Entries follow. Set all of them down as they stand.

━━━ SUPPLIED MATERIAL ━━━

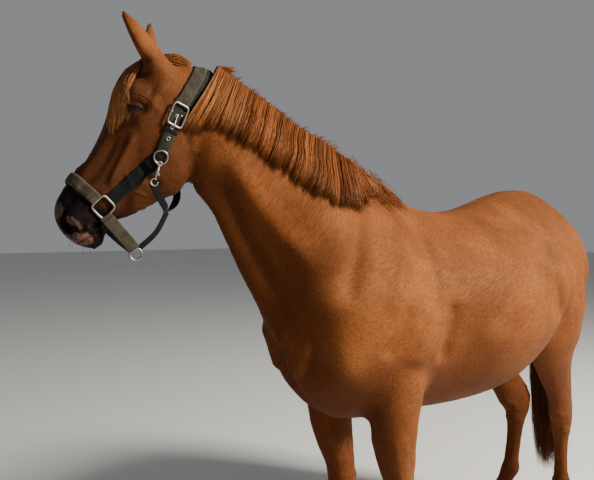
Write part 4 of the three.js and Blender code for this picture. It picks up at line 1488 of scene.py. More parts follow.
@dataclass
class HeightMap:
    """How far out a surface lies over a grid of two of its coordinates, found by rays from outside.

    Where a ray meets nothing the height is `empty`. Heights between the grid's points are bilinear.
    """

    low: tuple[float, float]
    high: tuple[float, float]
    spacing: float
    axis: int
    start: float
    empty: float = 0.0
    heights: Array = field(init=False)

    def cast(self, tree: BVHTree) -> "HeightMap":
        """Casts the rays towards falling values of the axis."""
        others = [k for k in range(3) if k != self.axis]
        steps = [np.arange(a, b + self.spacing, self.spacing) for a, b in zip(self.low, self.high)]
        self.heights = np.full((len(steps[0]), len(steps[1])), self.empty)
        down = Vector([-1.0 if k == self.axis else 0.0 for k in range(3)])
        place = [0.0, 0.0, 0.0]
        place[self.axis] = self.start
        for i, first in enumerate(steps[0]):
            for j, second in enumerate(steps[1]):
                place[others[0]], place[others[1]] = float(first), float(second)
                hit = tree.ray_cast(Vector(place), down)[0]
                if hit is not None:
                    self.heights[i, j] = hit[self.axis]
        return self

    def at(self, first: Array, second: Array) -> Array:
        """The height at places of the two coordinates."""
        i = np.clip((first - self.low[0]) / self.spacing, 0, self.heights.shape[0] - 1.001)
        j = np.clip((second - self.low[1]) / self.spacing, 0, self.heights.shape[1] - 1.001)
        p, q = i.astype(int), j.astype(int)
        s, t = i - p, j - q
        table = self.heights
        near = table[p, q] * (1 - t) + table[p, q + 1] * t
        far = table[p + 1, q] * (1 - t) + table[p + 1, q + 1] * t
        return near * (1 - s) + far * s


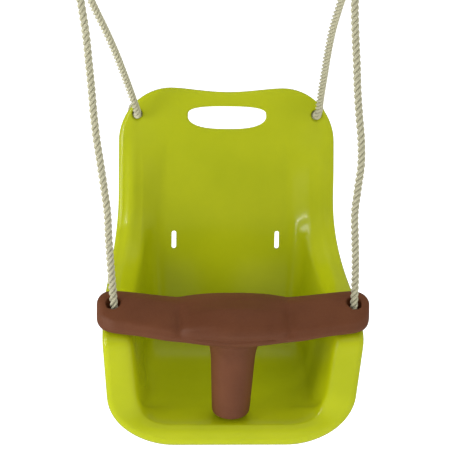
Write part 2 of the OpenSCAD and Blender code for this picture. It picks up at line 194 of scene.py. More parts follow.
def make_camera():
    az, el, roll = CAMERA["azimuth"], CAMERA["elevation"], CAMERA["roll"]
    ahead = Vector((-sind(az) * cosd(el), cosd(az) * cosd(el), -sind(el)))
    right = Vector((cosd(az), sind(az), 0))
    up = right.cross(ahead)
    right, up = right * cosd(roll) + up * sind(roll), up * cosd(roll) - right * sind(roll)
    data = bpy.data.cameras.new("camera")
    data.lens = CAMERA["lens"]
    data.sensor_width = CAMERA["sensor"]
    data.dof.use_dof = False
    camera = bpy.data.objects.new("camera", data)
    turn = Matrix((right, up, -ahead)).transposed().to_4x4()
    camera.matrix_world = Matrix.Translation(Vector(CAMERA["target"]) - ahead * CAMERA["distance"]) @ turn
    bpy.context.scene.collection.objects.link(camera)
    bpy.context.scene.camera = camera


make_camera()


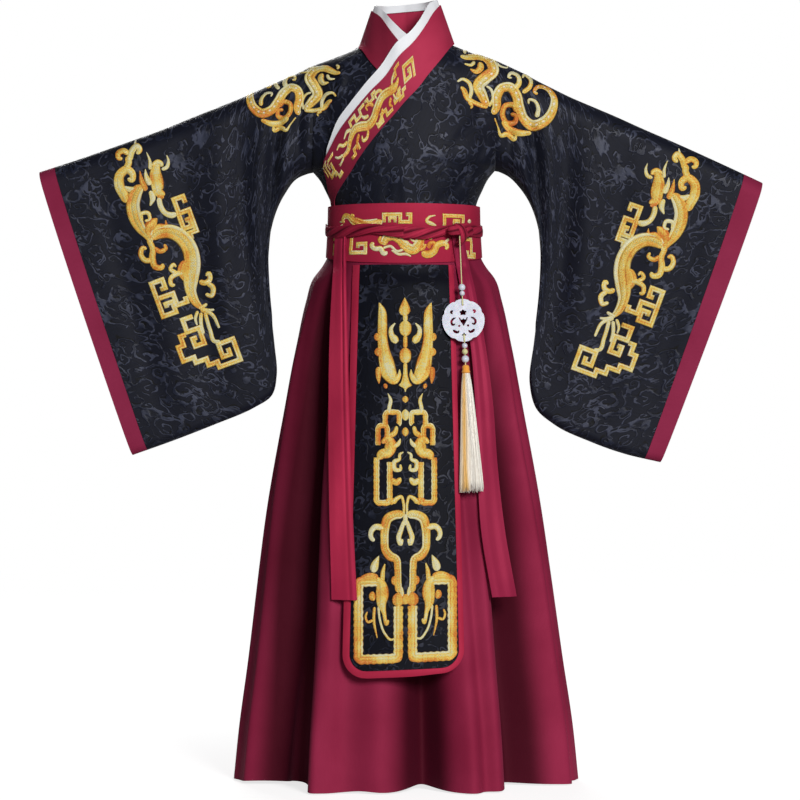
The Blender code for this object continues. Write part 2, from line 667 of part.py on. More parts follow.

━━━

* [SOLUTION FOR THIS PROBLEM]:
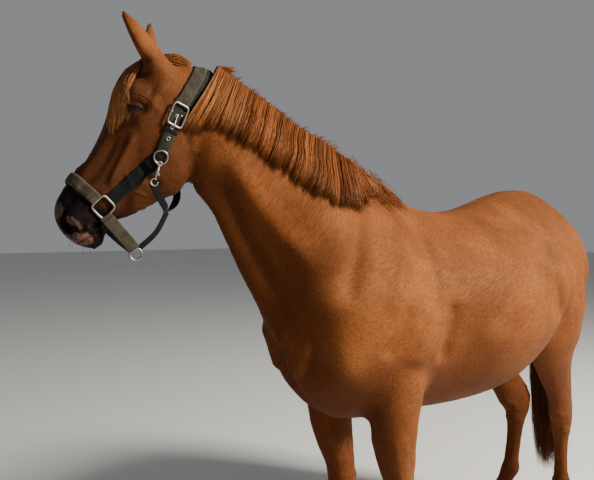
Write part 4 of the three.js and Blender code for this picture. It picks up at line 1488 of scene.py. More parts follow.
@dataclass
class HeightMap:
    """How far out a surface lies over a grid of two of its coordinates, found by rays from outside.

    Where a ray meets nothing the height is `empty`. Heights between the grid's points are bilinear.
    """

    low: tuple[float, float]
    high: tuple[float, float]
    spacing: float
    axis: int
    start: float
    empty: float = 0.0
    heights: Array = field(init=False)

    def cast(self, tree: BVHTree) -> "HeightMap":
        """Casts the rays towards falling values of the axis."""
        others = [k for k in range(3) if k != self.axis]
        steps = [np.arange(a, b + self.spacing, self.spacing) for a, b in zip(self.low, self.high)]
        self.heights = np.full((len(steps[0]), len(steps[1])), self.empty)
        down = Vector([-1.0 if k == self.axis else 0.0 for k in range(3)])
        place = [0.0, 0.0, 0.0]
        place[self.axis] = self.start
        for i, first in enumerate(steps[0]):
            for j, second in enumerate(steps[1]):
                place[others[0]], place[others[1]] = float(first), float(second)
                hit = tree.ray_cast(Vector(place), down)[0]
                if hit is not None:
                    self.heights[i, j] = hit[self.axis]
        return self

    def at(self, first: Array, second: Array) -> Array:
        """The height at places of the two coordinates."""
        i = np.clip((first - self.low[0]) / self.spacing, 0, self.heights.shape[0] - 1.001)
        j = np.clip((second - self.low[1]) / self.spacing, 0, self.heights.shape[1] - 1.001)
        p, q = i.astype(int), j.astype(int)
        s, t = i - p, j - q
        table = self.heights
        near = table[p, q] * (1 - t) + table[p, q + 1] * t
        far = table[p + 1, q] * (1 - t) + table[p + 1, q + 1] * t
        return near * (1 - s) + far * s


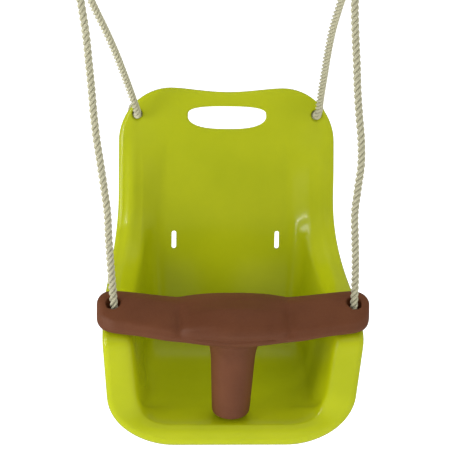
Write part 2 of the OpenSCAD and Blender code for this picture. It picks up at line 194 of scene.py. More parts follow.
def make_camera():
    az, el, roll = CAMERA["azimuth"], CAMERA["elevation"], CAMERA["roll"]
    ahead = Vector((-sind(az) * cosd(el), cosd(az) * cosd(el), -sind(el)))
    right = Vector((cosd(az), sind(az), 0))
    up = right.cross(ahead)
    right, up = right * cosd(roll) + up * sind(roll), up * cosd(roll) - right * sind(roll)
    data = bpy.data.cameras.new("camera")
    data.lens = CAMERA["lens"]
    data.sensor_width = CAMERA["sensor"]
    data.dof.use_dof = False
    camera = bpy.data.objects.new("camera", data)
    turn = Matrix((right, up, -ahead)).transposed().to_4x4()
    camera.matrix_world = Matrix.Translation(Vector(CAMERA["target"]) - ahead * CAMERA["distance"]) @ turn
    bpy.context.scene.collection.objects.link(camera)
    bpy.context.scene.camera = camera


make_camera()


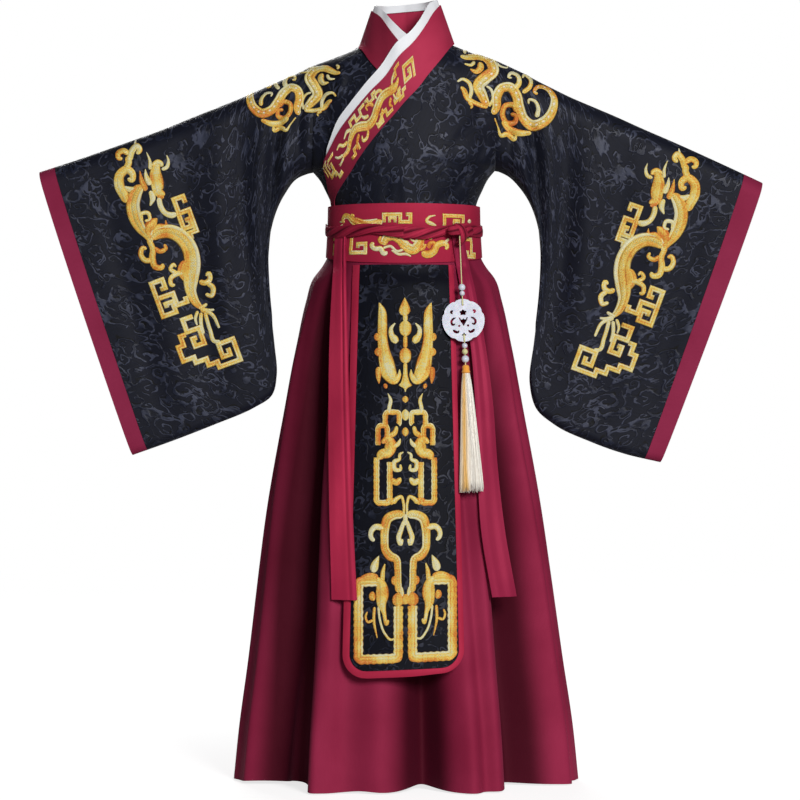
The Blender code for this object continues. Write part 2, from line 667 of part.py on. More parts follow.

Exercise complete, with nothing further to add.